Informative Path Planning with Guaranteed Estimation Uncertainty
Kalvik Jakkala, Saurav Agarwal, Jason O'Kane, Srinivas Akella
TL;DR
This work tackles environmental field monitoring under limited resources by providing IPP methods that guarantee reconstruction quality via a bound on the GP posterior variance, $J_{\max}(\mathcal{P}) \le \sigma_{\mathrm{tar}}^2$. It fits a GP to prior information, converts the kernel into binary per-location coverage maps, and proposes two planning algorithms—GreedyCover and GCBCover—that respectively optimize sensing location selection and joint sensing-and-routing under a travel budget. The approach supports non-stationary correlations and non-convex environments with obstacles, and offers near-optimal approximation guarantees for both sensing placement and routing. Empirical results on real-world SRTM data and field trials with ASV/AUV platforms show reductions in the number of sensing locations and travel distance while meeting the uncertainty target, validating practical feasibility and impact for autonomous environmental monitoring.
Abstract
Environmental monitoring robots often need to reconstruct spatial fields (e.g., salinity, temperature, bathymetry) under tight distance and energy constraints. Classical boustrophedon lawnmower surveys provide geometric coverage guarantees but can waste effort by oversampling predictable regions. In contrast, informative path planning (IPP) methods leverage spatial correlations to reduce oversampling, yet typically offer no guarantees on reconstruction quality.
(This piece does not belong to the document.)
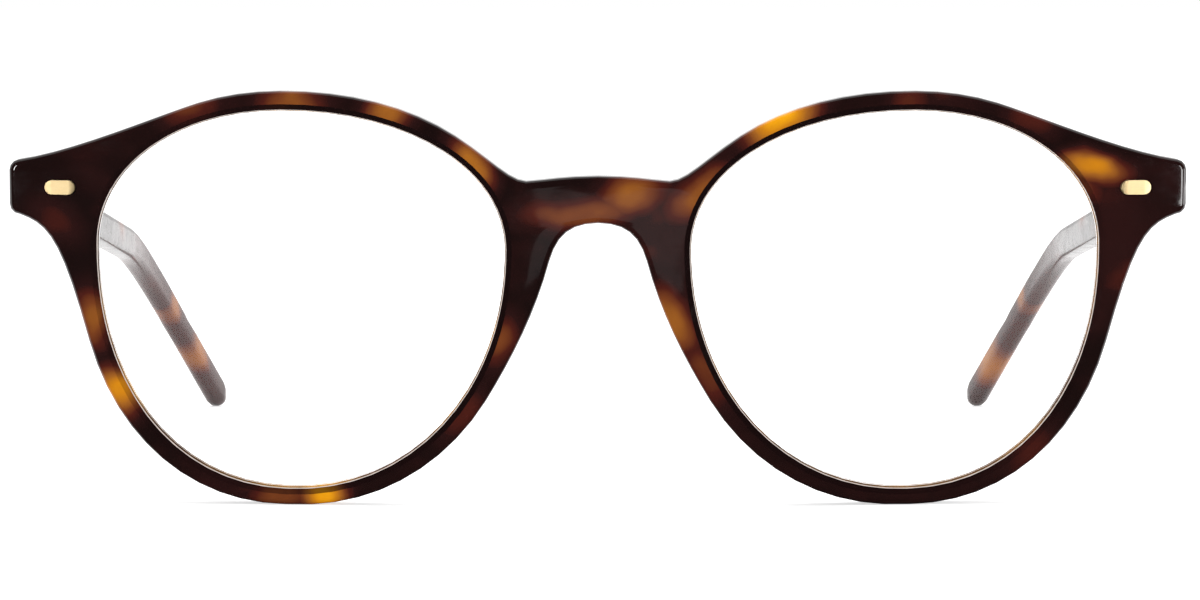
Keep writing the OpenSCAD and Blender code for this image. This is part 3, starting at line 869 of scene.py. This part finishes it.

This paper bridges these approaches by addressing informative path planning with guaranteed estimation uncertainty: computing the shortest path whose measurements ensure that the Gaussian-process (GP) posterior variance -- an intrinsic uncertainty measure that lower-bounds the mean-squared prediction error under the GP model -- falls below a user-specified threshold over the monitoring region. We propose a three-stage approach: (i) learn a GP model from available prior information; (ii) transform the learned GP kernel into binary coverage maps for each candidate sensing location, indicating which locations' uncertainty can be reduced below a specified target; and (iii) plan a near-shortest route whose combined coverage satisfies the global uncertainty constraint. To address heterogeneous phenomena, we incorporate a nonstationary kernel that captures spatially varying correlation structure, and we accommodate non-convex environments with obstacles. Algorithmically, we present methods with provable approximation guarantees for sensing-location selection and for the joint selection-and-routing problem under a travel budget. Experiments on real-world topographic data show that our planners meet the uncertainty target using fewer sensing locations and shorter travel distances than a recent baseline, and field experiments with bathymetry-mapping autonomous surface and underwater vehicles demonstrate real-world feasibility.